Promoting two new films while rehearsing for a Shakespeare lead in the West End, you’d expect Amara Karan to be harassed at best.

Instead she’s funny, lively, eloquent and cool as a cucumber. But as an Oxford graduate who cut her teeth at the Playhouse and OFS, she said her time here set her up for life. And she’s going to make the most of it without a fuss.

A Fantastic Fear of Everything, Simon Pegg’s new film in which she plays Sangeet, is due out this week, and All in Good Time, a comedy drama set in Bolton about a newly-married couple who struggle to consummate their marriage, is in cinemas right now.

Amara will also be seen in Kidnap & Ransom II on ITV, reprising her role as a British hostage negotiator. So promotion is the name of the game for the 30 year-old at the moment. “Yes, there’s lots going on but that’s they way it goes, like buses — all the good parts together,” she says, flashing her perfect white teeth.

And what a range.

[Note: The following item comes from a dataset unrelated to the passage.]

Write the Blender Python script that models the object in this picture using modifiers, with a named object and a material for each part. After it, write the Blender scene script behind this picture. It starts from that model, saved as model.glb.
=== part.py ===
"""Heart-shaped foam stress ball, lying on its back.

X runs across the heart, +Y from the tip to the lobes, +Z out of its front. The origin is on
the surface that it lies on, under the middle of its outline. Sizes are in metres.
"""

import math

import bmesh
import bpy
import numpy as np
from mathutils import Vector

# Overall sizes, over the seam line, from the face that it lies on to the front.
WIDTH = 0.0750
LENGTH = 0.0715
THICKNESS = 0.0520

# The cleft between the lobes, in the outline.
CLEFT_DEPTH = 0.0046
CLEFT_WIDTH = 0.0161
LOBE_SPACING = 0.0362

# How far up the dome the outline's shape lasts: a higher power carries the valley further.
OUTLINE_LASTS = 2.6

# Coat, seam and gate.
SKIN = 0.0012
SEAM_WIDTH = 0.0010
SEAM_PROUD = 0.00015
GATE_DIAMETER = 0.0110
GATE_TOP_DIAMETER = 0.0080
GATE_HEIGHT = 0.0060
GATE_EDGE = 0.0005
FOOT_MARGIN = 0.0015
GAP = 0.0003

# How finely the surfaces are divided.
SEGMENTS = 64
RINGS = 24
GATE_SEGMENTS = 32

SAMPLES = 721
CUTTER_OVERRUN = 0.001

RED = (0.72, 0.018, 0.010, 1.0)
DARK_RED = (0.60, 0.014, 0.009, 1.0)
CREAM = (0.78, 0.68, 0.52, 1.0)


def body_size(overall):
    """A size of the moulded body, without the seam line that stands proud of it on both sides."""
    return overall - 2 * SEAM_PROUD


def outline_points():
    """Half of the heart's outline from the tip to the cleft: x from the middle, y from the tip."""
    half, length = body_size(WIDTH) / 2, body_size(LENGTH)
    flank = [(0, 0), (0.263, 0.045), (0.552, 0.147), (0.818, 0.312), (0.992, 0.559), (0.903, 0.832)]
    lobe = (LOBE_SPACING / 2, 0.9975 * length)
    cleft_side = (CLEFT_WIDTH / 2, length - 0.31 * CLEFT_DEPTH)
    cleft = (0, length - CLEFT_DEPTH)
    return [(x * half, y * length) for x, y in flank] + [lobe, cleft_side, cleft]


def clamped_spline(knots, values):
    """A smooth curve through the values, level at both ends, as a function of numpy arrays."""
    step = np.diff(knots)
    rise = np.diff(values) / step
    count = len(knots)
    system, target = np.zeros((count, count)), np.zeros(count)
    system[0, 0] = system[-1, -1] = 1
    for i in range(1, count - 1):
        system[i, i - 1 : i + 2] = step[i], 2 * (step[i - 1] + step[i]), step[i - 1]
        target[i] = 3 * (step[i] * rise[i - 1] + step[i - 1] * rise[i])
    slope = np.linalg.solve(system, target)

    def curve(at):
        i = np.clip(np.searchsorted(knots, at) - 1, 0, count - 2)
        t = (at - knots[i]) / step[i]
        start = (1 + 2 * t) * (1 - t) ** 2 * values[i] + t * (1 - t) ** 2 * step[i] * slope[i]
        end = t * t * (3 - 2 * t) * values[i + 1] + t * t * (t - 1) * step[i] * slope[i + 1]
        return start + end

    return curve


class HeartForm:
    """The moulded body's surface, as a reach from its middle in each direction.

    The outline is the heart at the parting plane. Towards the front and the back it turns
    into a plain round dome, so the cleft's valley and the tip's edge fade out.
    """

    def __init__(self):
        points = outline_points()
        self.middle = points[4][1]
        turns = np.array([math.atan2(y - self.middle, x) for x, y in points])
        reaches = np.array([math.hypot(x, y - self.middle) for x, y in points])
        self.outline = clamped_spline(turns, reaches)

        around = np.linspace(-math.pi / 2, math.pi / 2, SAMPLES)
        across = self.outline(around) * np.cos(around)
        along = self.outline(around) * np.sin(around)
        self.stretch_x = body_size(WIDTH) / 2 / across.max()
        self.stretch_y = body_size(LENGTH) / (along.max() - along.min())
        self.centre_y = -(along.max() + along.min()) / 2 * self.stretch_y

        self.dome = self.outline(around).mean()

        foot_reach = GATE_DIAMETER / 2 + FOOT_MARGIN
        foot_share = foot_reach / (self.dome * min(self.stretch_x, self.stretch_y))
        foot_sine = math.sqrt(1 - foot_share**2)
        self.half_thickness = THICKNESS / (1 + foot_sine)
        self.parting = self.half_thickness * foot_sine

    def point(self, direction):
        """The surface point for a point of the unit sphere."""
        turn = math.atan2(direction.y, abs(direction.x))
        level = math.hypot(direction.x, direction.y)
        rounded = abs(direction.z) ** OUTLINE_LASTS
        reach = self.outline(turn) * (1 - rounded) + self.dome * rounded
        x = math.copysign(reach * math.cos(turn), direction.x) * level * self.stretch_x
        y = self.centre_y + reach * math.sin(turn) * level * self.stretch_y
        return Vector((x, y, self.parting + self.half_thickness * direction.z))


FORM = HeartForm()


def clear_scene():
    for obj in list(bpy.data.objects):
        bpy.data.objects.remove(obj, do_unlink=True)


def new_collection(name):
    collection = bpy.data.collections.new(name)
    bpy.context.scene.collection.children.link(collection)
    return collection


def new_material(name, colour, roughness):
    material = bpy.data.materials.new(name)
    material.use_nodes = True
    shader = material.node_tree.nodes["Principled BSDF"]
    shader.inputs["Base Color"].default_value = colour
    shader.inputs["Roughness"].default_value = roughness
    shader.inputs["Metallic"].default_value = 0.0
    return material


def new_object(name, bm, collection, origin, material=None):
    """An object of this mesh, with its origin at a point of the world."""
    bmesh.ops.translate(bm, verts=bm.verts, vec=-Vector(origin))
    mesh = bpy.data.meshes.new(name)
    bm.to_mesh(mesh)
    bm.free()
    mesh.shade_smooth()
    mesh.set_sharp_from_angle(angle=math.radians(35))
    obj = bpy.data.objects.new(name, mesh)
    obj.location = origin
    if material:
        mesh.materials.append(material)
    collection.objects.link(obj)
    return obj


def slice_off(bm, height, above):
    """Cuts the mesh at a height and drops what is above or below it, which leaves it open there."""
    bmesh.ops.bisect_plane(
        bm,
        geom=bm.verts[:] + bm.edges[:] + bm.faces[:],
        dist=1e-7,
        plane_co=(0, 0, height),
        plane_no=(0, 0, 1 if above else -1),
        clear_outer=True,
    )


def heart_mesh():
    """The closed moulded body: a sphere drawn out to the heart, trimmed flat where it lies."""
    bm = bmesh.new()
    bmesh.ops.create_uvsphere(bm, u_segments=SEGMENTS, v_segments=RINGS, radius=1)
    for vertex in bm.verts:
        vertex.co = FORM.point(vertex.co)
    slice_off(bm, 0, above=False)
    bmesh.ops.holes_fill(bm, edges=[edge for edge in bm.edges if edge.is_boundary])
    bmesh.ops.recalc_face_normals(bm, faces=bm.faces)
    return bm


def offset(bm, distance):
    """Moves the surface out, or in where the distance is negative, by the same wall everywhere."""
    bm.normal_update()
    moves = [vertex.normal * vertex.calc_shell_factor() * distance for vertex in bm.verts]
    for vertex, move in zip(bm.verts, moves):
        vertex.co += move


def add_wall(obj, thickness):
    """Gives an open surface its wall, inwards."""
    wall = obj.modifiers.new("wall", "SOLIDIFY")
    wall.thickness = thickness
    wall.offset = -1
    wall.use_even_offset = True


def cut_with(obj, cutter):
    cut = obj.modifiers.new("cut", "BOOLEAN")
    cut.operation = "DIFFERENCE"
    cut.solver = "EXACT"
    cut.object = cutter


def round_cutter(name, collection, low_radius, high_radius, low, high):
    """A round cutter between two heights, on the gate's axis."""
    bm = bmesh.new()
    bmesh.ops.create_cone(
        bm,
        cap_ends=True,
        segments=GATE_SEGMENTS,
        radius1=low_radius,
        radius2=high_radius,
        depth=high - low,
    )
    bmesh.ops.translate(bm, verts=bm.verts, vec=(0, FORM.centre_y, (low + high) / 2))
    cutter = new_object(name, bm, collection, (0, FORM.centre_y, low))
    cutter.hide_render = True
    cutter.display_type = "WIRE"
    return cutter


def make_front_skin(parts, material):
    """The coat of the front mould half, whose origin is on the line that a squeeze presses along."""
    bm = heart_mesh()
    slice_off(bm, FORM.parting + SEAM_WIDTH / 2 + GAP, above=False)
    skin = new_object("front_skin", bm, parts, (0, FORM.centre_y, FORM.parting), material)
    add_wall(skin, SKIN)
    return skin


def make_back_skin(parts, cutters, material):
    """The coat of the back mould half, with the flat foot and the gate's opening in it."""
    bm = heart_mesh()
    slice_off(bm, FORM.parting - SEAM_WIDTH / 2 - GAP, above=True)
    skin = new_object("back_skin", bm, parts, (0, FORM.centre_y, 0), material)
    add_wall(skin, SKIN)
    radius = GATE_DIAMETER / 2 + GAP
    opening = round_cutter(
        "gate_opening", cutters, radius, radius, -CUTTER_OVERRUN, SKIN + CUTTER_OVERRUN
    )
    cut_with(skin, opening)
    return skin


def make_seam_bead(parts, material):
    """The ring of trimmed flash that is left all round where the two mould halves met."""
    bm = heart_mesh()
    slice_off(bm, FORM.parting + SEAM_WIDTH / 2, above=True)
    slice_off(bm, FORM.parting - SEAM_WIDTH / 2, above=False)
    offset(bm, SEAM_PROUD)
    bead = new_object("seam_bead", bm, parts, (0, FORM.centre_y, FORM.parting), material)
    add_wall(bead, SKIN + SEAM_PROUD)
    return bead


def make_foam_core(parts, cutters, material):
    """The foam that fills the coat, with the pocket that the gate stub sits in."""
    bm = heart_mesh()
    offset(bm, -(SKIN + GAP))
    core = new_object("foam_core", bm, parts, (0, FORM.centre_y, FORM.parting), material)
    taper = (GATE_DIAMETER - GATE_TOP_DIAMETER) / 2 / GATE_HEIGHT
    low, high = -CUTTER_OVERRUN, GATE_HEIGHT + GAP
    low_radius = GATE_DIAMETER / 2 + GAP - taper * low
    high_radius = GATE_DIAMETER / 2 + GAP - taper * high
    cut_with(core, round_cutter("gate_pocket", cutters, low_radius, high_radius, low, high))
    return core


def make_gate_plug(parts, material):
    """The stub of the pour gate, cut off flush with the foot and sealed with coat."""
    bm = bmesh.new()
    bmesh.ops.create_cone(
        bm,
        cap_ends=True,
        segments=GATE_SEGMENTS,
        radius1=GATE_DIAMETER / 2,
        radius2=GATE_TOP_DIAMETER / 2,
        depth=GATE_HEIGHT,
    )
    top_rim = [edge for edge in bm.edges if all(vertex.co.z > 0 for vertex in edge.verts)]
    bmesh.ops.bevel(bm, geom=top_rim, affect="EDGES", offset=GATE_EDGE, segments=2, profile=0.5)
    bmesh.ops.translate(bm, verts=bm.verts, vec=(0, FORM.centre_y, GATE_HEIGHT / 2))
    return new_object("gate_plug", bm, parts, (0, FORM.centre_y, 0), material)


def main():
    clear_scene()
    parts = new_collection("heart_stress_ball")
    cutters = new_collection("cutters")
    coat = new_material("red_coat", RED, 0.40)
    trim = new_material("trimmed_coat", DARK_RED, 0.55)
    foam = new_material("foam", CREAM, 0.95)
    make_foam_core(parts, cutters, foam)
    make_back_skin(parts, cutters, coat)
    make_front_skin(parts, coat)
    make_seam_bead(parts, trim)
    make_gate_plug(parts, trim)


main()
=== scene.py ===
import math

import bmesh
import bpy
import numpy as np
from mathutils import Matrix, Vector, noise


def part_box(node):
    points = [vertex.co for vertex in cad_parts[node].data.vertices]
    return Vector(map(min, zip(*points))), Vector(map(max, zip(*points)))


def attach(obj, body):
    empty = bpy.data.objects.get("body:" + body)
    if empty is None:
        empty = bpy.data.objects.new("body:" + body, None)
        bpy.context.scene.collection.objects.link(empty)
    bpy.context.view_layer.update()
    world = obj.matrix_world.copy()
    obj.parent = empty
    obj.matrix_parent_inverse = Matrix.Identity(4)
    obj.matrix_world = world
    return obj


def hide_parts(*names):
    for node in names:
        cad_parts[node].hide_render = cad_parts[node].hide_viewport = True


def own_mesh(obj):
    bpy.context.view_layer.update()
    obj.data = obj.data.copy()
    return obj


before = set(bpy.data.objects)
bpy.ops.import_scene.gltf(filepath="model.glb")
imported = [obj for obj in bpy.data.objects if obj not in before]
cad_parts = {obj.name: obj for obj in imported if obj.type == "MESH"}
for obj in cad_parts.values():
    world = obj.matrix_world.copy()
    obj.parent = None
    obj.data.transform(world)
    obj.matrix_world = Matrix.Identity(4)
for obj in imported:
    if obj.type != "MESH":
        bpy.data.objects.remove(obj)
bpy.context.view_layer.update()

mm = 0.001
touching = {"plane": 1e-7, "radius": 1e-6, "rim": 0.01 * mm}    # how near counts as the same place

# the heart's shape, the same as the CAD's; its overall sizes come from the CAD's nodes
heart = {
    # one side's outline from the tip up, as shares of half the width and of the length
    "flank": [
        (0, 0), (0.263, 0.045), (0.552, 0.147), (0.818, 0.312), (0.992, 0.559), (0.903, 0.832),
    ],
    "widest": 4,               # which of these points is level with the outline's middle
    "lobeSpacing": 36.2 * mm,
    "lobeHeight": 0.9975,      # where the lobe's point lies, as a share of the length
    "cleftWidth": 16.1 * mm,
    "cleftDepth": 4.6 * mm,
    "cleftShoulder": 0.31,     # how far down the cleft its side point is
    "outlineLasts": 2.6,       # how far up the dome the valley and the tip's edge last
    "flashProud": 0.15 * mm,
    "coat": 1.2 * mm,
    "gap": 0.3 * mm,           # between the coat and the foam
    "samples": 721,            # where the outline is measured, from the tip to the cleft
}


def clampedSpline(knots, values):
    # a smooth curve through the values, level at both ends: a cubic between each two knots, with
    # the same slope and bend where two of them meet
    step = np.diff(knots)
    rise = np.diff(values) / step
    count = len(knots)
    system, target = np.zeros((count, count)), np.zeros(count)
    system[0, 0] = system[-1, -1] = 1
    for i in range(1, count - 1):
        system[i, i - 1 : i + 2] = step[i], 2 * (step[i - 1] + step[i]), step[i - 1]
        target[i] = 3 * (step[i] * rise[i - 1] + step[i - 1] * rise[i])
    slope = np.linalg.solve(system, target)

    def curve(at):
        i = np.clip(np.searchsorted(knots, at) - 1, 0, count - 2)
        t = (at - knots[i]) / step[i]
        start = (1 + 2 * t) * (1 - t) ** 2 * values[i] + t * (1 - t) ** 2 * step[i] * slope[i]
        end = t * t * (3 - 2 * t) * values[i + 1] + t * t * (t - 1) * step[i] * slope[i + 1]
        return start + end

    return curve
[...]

Amara made her film début as the love interest in Wes Anderson’s The Darjeeling Limited, then as a schoolgirl in the 2007 film St Trinian’s, followed swiftly by her stage début in 2008 as Jessica in the RSC’s The Merchant of Venice and as Bianca in The Taming of the Shrew.

Pretty impressive then? “I don’t see it as a meteoric rise,” she says. “I started off strongly and have been steadily working ever since. And I’m lucky to have such a steady start, but you do have to work hard — it’s all hard graft.”

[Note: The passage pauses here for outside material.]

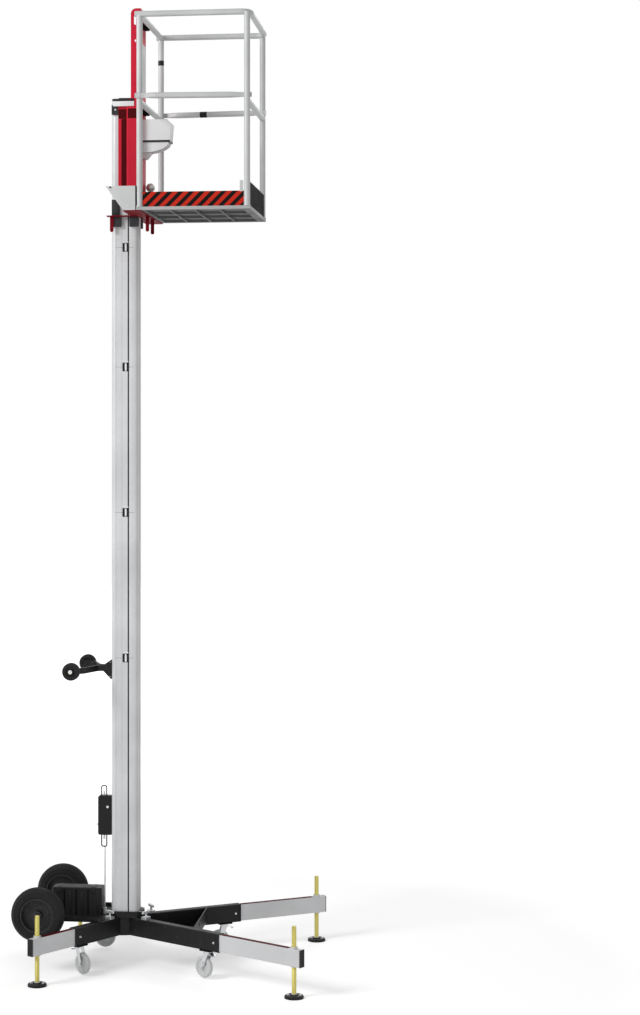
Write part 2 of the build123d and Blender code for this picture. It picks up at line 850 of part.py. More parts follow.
# Carriage channel: narrow over its whole height, with flanges beside the mast
web_line = web_face - carriage_sheet / 2
outer_line = channel_half - carriage_sheet / 2
inner_line = flange_half - carriage_sheet / 2
with BuildPart() as carriage_channel:
    with BuildSketch(Plane((mast_x, 0, deck_low))):
        with BuildLine():
            FilletPolyline(
                (upright_back, -outer_line),
                (web_line, -outer_line),
                (web_line, outer_line),
                (upright_back, outer_line),
                radius=channel_bend,
            )
        trace(line_width=carriage_sheet)
    extrude(amount=upright_high - deck_low)
    top_corners = carriage_channel.edges().filter_by(Axis.Y).group_by(Axis.Z)[-1].group_by(Axis.X)[0]
    fillet(top_corners, upright_corner)
    with BuildSketch(Plane((mast_x, 0, wide_low))):
        with BuildLine():
            FilletPolyline(
                (flange_back, -inner_line),
                (channel_step, -inner_line),
                (channel_step, -outer_line),
                (web_line, -outer_line),
                (web_line, outer_line),
                (channel_step, outer_line),
                (channel_step, inner_line),
                (flange_back, inner_line),
                radius=channel_bend,
            )
        trace(line_width=carriage_sheet)
    extrude(amount=wide_high - wide_low)
    with BuildSketch(upright(mast_x, 0, 0)):
        with Locations((hole_x, upright_high - window_drop)):
            SlotOverall(window_length, window_width, rotation=quarter_turn)
        with Locations((hole_x, upright_high - pin_hole_drop)):
            Circle(pin_hole_radius)
    extrude(amount=channel_half, both=True, mode=Mode.SUBTRACT)
    with BuildSketch(facing(mast_x + web_face - carriage_sheet, 0, upright_high - lug_hole_drop, 0)):
        Circle(lug_hole_radius)
    extrude(amount=carriage_sheet, mode=Mode.SUBTRACT)
save(carriage_channel, "carriage_channel")

# Guide shoes between the carriage and the mast
foot_low = deck_low - foot_sheet
relief = flange_half - carriage_sheet
shoe_in = mast_half + guide_gap
shoe_web = web_face - carriage_sheet
with BuildPart() as guide_shoes:
    for low in (front_shoe_low, upper_shoe_low):
        with BuildSketch(Plane((mast_x + (mast_face + guide_gap + shoe_web) / 2, 0, low))):
            Rectangle(shoe_web - mast_face - guide_gap, 2 * front_shoe_half)
        extrude(amount=shoe_height)
    with BuildSketch(Plane((mast_x, 0, upper_shoe_low))):
        for side in (-1, 1):
            with Locations(((shoe_back + shoe_front) / 2, side * (shoe_in + relief) / 2)):
                Rectangle(shoe_front - shoe_back, relief - shoe_in)
            with Locations(((shoe_back + flange_back) / 2, side * (shoe_in + flange_half) / 2)):
                Rectangle(flange_back - shoe_back, flange_half - shoe_in)
    extrude(amount=shoe_height)
    foot_shoe_y = (shoe_in + foot_shoe_side) / 2
    with BuildSketch(Plane((mast_x, 0, foot_low - shoe_height))):
        with Locations(*[(x, side * foot_shoe_y) for x in foot_shoe_places for side in (-1, 1)]):
            Rectangle(foot_shoe_depth, foot_shoe_side - shoe_in)
    extrude(amount=shoe_height)
save(guide_shoes, "guide_shoes")

# Foot plate with its two rear arms and hanging fingers
with BuildPart() as carriage_foot:
    with BuildSketch(Plane((mast_x, 0, foot_low))):
        with Locations(((foot_wing_back + foot_wing_front) / 2, 0)):
            Rectangle(foot_wing_front - foot_wing_back, 2 * deck_half)
        with Locations(((foot_back + foot_wing_back) / 2, 0)):
            Rectangle(foot_wing_back - foot_back, 2 * foot_arm_half)
        with Locations(((foot_back + foot_notch) / 2, 0)):
            Rectangle(foot_notch - foot_back, 2 * relief, mode=Mode.SUBTRACT)
    extrude(amount=foot_sheet)
    finger_straight = finger_length - finger_width / 2
    for side in (-1, 1):
        with BuildSketch(upright(mast_x, side * finger_half, foot_low)):
            with Locations(*[(x, -finger_straight / 2) for x in (rear_finger_x, front_finger_x)]):
                Rectangle(finger_width, finger_straight)
            with Locations(*[(x, -finger_straight) for x in (rear_finger_x, front_finger_x)]):
                Circle(finger_width / 2)
        extrude(amount=finger_sheet / 2, both=True)
save(carriage_foot, "carriage_foot")

# Deck, a pan with ribs below and a raised tread between the toe boards
board_back = post_back + tube_radius + end_gap
board_front = post_front - tube_radius - end_gap
deck_length = deck_front - deck_back
pocket_length = (deck_length - 2 * deck_rim + deck_rib) / deck_pockets[0] - deck_rib
pocket_width = (2 * (deck_half - deck_rim) + deck_rib) / deck_pockets[1] - deck_rib
with BuildPart() as platform_deck:
    with BuildSketch(Plane((mast_x + (deck_back + deck_front) / 2, 0, deck_low))):
        Rectangle(deck_length, 2 * deck_half)
    extrude(amount=deck_height)
    with BuildSketch(Plane((mast_x + (deck_back + deck_front) / 2, 0, deck_low))):
        with GridLocations(pocket_length + deck_rib, pocket_width + deck_rib, *deck_pockets):
            Rectangle(pocket_length, pocket_width)
    extrude(amount=deck_height - deck_sheet, mode=Mode.SUBTRACT)
    with BuildSketch(Plane((mast_x + (board_back + board_front) / 2, 0, deck_top))):
        Rectangle(board_front - board_back, 2 * tread_half)
    extrude(amount=tread_height)
save(platform_deck, "platform_deck")

# Toe boards: striped ones along the sides, plain ones across the ends
with BuildPart() as side_toe_boards:
    for side in (-1, 1):
        with BuildSketch(upright(mast_x, side * post_half, deck_top)):
            with Locations(((board_back + board_front) / 2, side_board_height / 2)):
                Rectangle(board_front - board_back, side_board_height)
        extrude(amount=board_sheet / 2, both=True)
save(side_toe_boards, "side_toe_boards")

with BuildPart() as end_toe_boards:
    for x, low, half in (
        (deck_front - front_board_inset, deck_top, front_board_half),
        (deck_back - board_sheet, deck_low, deck_half),
    ):
        with BuildSketch(facing(mast_x + x, 0, low + end_board_height / 2, 0)):
            Rectangle(2 * half, end_board_height)
        extrude(amount=board_sheet)
save(end_toe_boards, "end_toe_boards")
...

But then having studied at St Catherine’s College, the experience set her up for life. “Oxford helped because it’s very tough and you have to work and be smart about what you want. So when I wasn’t working or revising that’s what I did, that was my routine, so I learned to be super-organised.

“I also met lots of people like me there who loved theatre and would tell me what plays were coming up and what auditions were going on, and slowly you develop a reputation for yourself and they start coming to you.

“So I did treat Oxford like a drama school and chose St Catherine’s for its outdoor theatre,” she admits. And yet Amara didn’t consider becoming an actress until she was well ensconced in the City earning a fortune — to an observer the writing was on the wall. “I know, I know,” she shrugs. “But growing up [in Wimbledon] I never said I wanted to be an actress because I had no notion it was a way to make a living. It was so removed from my reality, it would have been like saying I wanted to be a pop star.”

And, while in the City, she found working in an office interminable. “I just didn’t enjoy that way of working. That’s the thing about acting — it doesn’t feel like work. I thrive off it instead. So I’m fully out of the closet now,” she smiles.

That much is obvious. But even then it wasn’t easy: “My parents were worried, but I would be if I was a parent with a daughter who wanted to be an actress. Because we didn’t know the first thing about the industry, agents or casting directors.

“And I still wouldn’t advise anyone to go into this lightly because you do come under scrutiny and rejection. So for me it’s not about meteoric rise, but a sustained career and challenge.

“The acting is the release but you have to stretch yourself, focus, prepare and challenge yourself. That’s the thing about acting, it’s all-consuming.” An Oxford girl through and through then.

A Fantastic Fear of Everything is released nationwide tomorrow (June 8).